__WHAT YOU SHOULD DO__
Copy out, exactly and without additions, the lines from the one that contains "data.shade_smooth()" to the one that contains "imported = [obj", both ends included.

━━━━━━━━

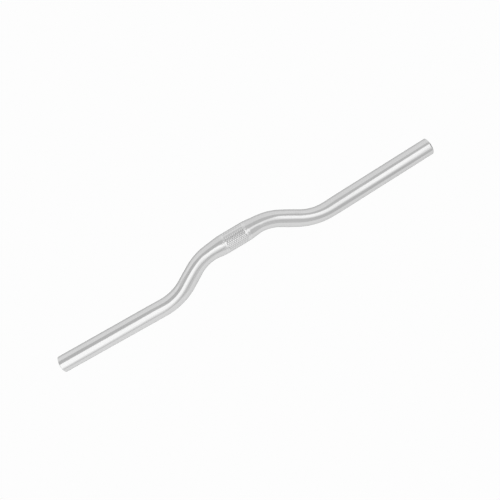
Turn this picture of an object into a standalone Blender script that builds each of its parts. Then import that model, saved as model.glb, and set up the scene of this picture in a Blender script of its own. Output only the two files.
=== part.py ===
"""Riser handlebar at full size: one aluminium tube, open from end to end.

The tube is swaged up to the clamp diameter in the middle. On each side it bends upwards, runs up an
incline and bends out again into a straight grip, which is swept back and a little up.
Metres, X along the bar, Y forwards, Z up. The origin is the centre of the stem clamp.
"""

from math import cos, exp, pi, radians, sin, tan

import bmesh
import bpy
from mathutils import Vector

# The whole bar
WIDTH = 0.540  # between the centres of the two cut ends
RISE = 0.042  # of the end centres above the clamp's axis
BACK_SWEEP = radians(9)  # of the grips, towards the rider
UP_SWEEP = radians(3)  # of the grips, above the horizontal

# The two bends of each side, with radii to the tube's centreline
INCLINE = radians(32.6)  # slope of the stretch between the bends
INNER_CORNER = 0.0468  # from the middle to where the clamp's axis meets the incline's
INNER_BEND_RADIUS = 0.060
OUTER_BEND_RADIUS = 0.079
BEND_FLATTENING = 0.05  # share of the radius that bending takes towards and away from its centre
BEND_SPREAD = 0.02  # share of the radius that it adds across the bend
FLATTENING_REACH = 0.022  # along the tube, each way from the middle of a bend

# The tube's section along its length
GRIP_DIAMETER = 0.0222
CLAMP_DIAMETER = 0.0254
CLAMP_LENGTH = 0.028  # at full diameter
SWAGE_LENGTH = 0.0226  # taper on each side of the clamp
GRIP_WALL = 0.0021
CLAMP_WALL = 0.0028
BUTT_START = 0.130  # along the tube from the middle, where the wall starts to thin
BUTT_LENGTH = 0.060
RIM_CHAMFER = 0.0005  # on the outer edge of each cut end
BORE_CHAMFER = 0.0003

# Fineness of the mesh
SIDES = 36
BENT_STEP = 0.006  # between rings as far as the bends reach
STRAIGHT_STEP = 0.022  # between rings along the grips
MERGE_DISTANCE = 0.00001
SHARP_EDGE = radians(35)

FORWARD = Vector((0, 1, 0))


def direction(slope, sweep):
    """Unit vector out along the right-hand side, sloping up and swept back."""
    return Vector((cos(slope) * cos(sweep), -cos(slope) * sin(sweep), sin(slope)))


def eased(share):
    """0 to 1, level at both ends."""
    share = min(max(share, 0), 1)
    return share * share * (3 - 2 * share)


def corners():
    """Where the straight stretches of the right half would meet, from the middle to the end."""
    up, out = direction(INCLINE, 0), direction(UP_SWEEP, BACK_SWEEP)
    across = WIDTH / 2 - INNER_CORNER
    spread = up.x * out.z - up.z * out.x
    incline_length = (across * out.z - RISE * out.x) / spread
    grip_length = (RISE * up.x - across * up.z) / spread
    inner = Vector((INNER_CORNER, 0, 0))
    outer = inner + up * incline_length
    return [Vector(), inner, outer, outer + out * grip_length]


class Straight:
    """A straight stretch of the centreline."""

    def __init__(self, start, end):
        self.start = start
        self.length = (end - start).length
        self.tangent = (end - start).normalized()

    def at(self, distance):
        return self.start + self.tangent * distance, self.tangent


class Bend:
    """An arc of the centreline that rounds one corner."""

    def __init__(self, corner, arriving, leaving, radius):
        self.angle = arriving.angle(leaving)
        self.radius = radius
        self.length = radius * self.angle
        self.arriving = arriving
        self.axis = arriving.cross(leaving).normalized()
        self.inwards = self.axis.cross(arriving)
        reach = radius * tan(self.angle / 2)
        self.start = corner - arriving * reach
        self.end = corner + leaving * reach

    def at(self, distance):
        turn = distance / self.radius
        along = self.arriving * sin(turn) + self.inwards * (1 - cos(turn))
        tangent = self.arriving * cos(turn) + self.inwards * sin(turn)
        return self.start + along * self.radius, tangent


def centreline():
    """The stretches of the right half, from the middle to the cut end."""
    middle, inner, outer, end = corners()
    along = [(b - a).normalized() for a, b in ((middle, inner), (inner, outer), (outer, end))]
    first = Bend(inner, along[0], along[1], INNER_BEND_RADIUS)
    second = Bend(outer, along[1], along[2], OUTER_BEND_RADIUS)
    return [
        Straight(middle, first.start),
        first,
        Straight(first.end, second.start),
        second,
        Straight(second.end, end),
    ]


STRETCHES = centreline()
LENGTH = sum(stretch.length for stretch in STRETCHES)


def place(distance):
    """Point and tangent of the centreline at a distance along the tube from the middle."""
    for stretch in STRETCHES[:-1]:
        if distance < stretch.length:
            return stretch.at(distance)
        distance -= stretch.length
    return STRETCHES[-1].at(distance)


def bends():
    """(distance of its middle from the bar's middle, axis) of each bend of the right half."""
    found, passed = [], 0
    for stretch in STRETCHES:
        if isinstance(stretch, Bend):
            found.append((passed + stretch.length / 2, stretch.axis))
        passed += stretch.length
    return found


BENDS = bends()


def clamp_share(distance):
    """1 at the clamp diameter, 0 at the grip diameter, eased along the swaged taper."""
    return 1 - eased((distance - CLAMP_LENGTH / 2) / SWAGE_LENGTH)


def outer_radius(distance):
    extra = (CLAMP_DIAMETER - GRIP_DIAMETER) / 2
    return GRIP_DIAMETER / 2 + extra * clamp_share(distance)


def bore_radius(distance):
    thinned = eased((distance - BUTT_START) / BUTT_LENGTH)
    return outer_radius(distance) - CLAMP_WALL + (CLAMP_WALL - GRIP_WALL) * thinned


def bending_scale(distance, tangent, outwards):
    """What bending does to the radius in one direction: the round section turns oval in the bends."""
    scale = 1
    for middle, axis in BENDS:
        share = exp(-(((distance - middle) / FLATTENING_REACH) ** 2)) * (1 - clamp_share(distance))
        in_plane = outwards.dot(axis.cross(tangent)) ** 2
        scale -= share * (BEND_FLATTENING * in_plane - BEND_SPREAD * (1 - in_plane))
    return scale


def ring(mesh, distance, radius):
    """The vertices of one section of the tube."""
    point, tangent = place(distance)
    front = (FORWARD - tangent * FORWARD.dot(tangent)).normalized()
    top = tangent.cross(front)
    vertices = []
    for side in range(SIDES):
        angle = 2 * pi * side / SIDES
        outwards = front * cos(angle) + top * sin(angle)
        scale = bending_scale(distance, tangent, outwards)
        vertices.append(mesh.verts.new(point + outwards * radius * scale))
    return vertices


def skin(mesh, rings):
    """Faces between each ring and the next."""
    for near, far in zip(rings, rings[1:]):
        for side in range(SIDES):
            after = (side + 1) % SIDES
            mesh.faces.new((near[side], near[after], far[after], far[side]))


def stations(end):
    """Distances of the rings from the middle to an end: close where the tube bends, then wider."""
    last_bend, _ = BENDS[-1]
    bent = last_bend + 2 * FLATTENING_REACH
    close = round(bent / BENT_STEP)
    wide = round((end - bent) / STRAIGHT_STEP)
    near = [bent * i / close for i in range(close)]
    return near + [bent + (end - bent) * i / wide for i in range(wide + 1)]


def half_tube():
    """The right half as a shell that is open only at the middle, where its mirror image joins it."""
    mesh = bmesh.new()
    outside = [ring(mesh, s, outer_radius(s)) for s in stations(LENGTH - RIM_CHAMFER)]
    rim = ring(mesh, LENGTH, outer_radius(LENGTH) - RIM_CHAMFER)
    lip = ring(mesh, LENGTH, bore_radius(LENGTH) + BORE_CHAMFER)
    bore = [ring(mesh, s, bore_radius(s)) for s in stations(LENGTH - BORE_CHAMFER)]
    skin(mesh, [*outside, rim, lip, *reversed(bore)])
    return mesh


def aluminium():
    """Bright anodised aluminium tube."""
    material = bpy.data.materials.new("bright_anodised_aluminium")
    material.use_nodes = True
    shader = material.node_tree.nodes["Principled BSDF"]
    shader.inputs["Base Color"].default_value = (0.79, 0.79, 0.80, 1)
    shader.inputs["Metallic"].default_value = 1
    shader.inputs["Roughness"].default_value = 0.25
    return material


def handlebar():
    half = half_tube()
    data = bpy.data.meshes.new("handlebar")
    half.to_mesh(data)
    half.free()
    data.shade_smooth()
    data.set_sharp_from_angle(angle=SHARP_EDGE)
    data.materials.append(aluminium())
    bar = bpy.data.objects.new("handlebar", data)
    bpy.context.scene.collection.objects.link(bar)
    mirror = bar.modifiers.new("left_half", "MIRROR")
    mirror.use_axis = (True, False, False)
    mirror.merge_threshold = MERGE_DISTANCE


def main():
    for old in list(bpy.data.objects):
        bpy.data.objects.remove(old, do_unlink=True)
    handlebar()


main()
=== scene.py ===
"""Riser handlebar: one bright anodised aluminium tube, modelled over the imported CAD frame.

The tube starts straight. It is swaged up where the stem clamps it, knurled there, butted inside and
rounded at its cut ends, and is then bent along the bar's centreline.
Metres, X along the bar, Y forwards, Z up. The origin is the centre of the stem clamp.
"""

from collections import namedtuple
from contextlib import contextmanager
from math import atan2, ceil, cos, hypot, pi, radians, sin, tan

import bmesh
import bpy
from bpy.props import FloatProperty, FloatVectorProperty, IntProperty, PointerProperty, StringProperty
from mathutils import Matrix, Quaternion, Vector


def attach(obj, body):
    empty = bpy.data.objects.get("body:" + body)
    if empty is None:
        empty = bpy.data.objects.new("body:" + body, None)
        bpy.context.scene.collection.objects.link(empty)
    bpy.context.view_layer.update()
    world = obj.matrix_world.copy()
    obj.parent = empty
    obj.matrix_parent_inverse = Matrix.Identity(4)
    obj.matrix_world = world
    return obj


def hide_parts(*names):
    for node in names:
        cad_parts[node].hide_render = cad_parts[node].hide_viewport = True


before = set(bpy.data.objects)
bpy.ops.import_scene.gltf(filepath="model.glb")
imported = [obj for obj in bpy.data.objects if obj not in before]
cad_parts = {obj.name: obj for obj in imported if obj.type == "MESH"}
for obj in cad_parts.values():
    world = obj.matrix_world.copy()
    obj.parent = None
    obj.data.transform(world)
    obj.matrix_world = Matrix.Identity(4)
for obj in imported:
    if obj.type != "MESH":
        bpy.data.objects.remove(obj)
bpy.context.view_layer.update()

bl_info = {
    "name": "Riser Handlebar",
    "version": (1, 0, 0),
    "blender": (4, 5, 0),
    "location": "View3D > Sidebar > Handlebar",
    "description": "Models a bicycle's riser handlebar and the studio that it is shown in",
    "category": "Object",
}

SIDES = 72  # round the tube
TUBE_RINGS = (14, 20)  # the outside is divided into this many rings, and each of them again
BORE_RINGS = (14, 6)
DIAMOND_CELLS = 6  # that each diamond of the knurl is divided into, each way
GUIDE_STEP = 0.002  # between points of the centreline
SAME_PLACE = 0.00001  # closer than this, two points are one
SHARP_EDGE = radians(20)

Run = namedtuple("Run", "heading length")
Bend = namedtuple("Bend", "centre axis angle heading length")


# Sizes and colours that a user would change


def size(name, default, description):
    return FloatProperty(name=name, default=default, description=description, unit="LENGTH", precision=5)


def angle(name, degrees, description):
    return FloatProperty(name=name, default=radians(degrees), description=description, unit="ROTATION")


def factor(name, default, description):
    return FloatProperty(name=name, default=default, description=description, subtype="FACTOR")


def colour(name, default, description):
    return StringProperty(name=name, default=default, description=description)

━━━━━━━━

__RESULT OF THIS TASK__
    data.shade_smooth()
    data.set_sharp_from_angle(angle=SHARP_EDGE)
    data.materials.append(aluminium())
    bar = bpy.data.objects.new("handlebar", data)
    bpy.context.scene.collection.objects.link(bar)
    mirror = bar.modifiers.new("left_half", "MIRROR")
    mirror.use_axis = (True, False, False)
    mirror.merge_threshold = MERGE_DISTANCE


def main():
    for old in list(bpy.data.objects):
        bpy.data.objects.remove(old, do_unlink=True)
    handlebar()


main()
=== scene.py ===
"""Riser handlebar: one bright anodised aluminium tube, modelled over the imported CAD frame.

The tube starts straight. It is swaged up where the stem clamps it, knurled there, butted inside and
rounded at its cut ends, and is then bent along the bar's centreline.
Metres, X along the bar, Y forwards, Z up. The origin is the centre of the stem clamp.
"""

from collections import namedtuple
from contextlib import contextmanager
from math import atan2, ceil, cos, hypot, pi, radians, sin, tan

import bmesh
import bpy
from bpy.props import FloatProperty, FloatVectorProperty, IntProperty, PointerProperty, StringProperty
from mathutils import Matrix, Quaternion, Vector


def attach(obj, body):
    empty = bpy.data.objects.get("body:" + body)
    if empty is None:
        empty = bpy.data.objects.new("body:" + body, None)
        bpy.context.scene.collection.objects.link(empty)
    bpy.context.view_layer.update()
    world = obj.matrix_world.copy()
    obj.parent = empty
    obj.matrix_parent_inverse = Matrix.Identity(4)
    obj.matrix_world = world
    return obj


def hide_parts(*names):
    for node in names:
        cad_parts[node].hide_render = cad_parts[node].hide_viewport = True


before = set(bpy.data.objects)
bpy.ops.import_scene.gltf(filepath="model.glb")
imported = [obj for obj in bpy.data.objects if obj not in before]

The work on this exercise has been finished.